In May 2002, the participants formed TRANSLink Development Company, LLC, which is responsible for pursuing the actions necessary to complete the regulatory approval of TRANSLink Transmission Company, LLC.
In April 2002, the FERC gave conditional approval for the applicants to transfer ownership or operations of their transmission systems to TRANSLink and to form TRANSLink as an independent transmission company operating under the umbrella RTO organization of MISO. The FERC conditioned TRANSLinks approval on the resubmission of its tariff as a separate rate schedule to be administered by the MISO. TRANSLink Development Company made this rate filing in October 2002. In October 2002, TRANSLink Development also entered into a definitive agreement with the MISO, whereby TRANSLink will contract with the MISO for certain required RTO functions and services. On November 1, 2002, the FERC issued its order supporting the approval of the formation of TRANSLink. The FERC also clarified several issues covered in its April 2002 order. In December 2002, the FERC approved the TRANSLink rate schedule subject to refund, and required TRANSLink to engage in settlement discussions on several items. TRANSLink filed a settlement agreement with the FERC in April, 2003 that was approved by the FERC in July 2003. In January 2003, the FERC also approved TRANSLinks contractual relationship with the Midwest Independent System Operator. This contract delineates the role that TRANSLink will have within the TRO. Finally, in January 2003, TRANSLink also identified its nine member independent Board of Directors. The establishment of an independent board is required to satisfy Order 2000 obligations.
Several state approvals also would be required to implement the proposal, as well as SEC approval. State applications were made in late 2002 and early 2003. In June 2003, the MPUC held a joint hearing on the TRANSLink application, filed in December 2002. At the hearing, the MPUC deferred any decision. Instead, the MPUC indicated NSP-Minnesota could submit a supplemental or revised application to explain certain recent changes to the proposal and to respond to a number of issues and questions posed by the MPUC advisory staff. No MPUC order will be issued, and no decision has been made regarding when the revised NSP-Minnesota filing will be submitted to the MPUC.

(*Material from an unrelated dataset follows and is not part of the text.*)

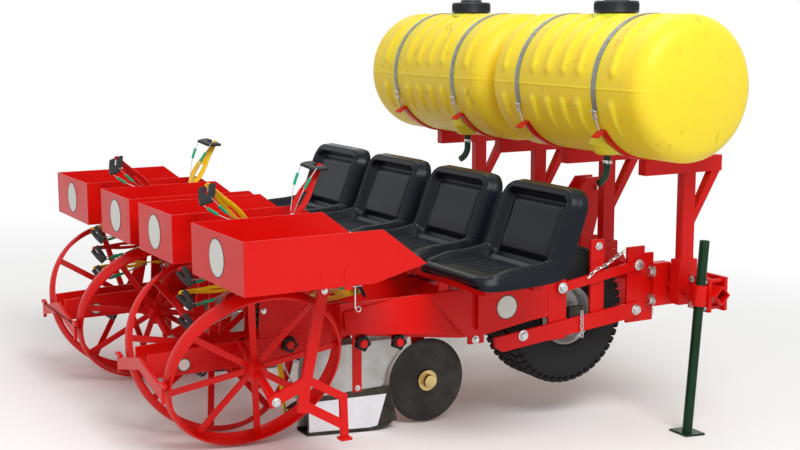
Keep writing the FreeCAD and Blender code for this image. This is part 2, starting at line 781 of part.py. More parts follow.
def coulter_hub():
    """Hub with a flange on each face of the disc, closed by a cap on the outer side."""
    hub = shaft_y(COULTER_X, COULTER_Z, CY - 34, CY + 30, 24.0)
    flange = shaft_y(COULTER_X, COULTER_Z, CY - 12, CY - COULTER_T / 2, 38)
    flange2 = shaft_y(COULTER_X, COULTER_Z, CY + COULTER_T / 2, CY + 12, 38)
    bore = shaft_y(COULTER_X, COULTER_Z, CY - 27, CY + 60, COULTER_AXLE_R + RUN_CLEAR)
    return fuse([hub, flange, flange2]).cut(bore)


def wheel_centre_z():
    drop = WHEEL_R * math.cos(LEAN) + RIM_W / 2 * math.sin(LEAN)
    return floor_z(WHEEL_X) + drop / math.cos(math.radians(PARK_PITCH))


def wheel_axis(side):
    """Outward direction of a press wheel's axle; side is -1 right of the row, +1 left of it."""
    return V(0, side * math.cos(LEAN), -math.sin(LEAN))


def lean_to(shape, side):
    """Stand a shape drawn along +Z on the canted axle of a press wheel."""
    out = shape.copy()
    out.rotate(V(0, 0, 0), V(1, 0, 0), -side * (90 + WHEEL_CANT))
    out.translate(V(WHEEL_X, CY + side * WHEEL_Y, wheel_centre_z()))
    return out


def press_wheel(side):
    a = V(WHEEL_R - 10, 0, -RIM_W / 2)
    b = V(WHEEL_R, 0, 0)
    c = V(WHEEL_R - 10, 0, RIM_W / 2)
    a2 = V(WHEEL_R - 10 - RIM_T, 0, -RIM_W / 2)
    b2 = V(WHEEL_R - RIM_T, 0, 0)
    c2 = V(WHEEL_R - 10 - RIM_T, 0, RIM_W / 2)
    edges = [Part.Arc(a, b, c).toShape(), Part.makeLine(c, c2)]
    edges += [Part.Arc(c2, b2, a2).toShape(), Part.makeLine(a2, a)]
    rim = Part.Face(Part.Wire(edges)).revolve(V(0, 0, 0), V(0, 0, 1), 360)
    hub = Part.makeCylinder(32, 76, V(0, 0, -38))
    parts = [rim, hub]
    for i in range(SPOKES):
        spoke = box(25, WHEEL_R - RIM_T + 2.5, -SPOKE_W / 2, SPOKE_W / 2, -4, 4)
        spoke.rotate(V(0, 0, 0), V(0, 0, 1), 360.0 * i / SPOKES + 11)
        parts.append(spoke)
    wheel = fuse(parts).cut(Part.makeCylinder(AXLE_R + RUN_CLEAR, 100, V(0, 0, -50)))
    return lean_to(wheel, side)


def wheel_axles():
    out = []
    for side in (-1, 1):
        shaft = Part.makeCylinder(AXLE_R, AXLE_OUT + AXLE_IN, V(0, 0, -AXLE_IN))
        face = PLATE_Y + PLATE_T / 2
        inside = box(WHEEL_X - 60, WHEEL_X + 60, CY - face, CY + face, 100, 500)
        outside = FOOTREST_Y
        a = CY + side * outside
        b = CY + side * (outside + 200)
        beyond = box(WHEEL_X - 60, WHEEL_X + 60, min(a, b), max(a, b), 0, 500)
        out.append(lean_to(shaft, side).cut(inside).cut(beyond))
    return out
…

In 2002, SPS filed for PUCT and NMPRC approval to transfer functional control of its electric transmission system to TRANSLink, of which SPS would be a participant. In March 2003, the Southwest Power Pool and the MISO cancelled their planned merger to form a large midcontinent regional transmission organization. This development materially impacted SPS applications in Texas and New Mexico. SPS has withdrawn its applications in those two states while it evaluates new RTO arrangements. We are considering these developments, as well as the proceedings in process in other jurisdictions, to evaluate the possible future role of TRANSLink in providing transmission service in the Xcel Energy system.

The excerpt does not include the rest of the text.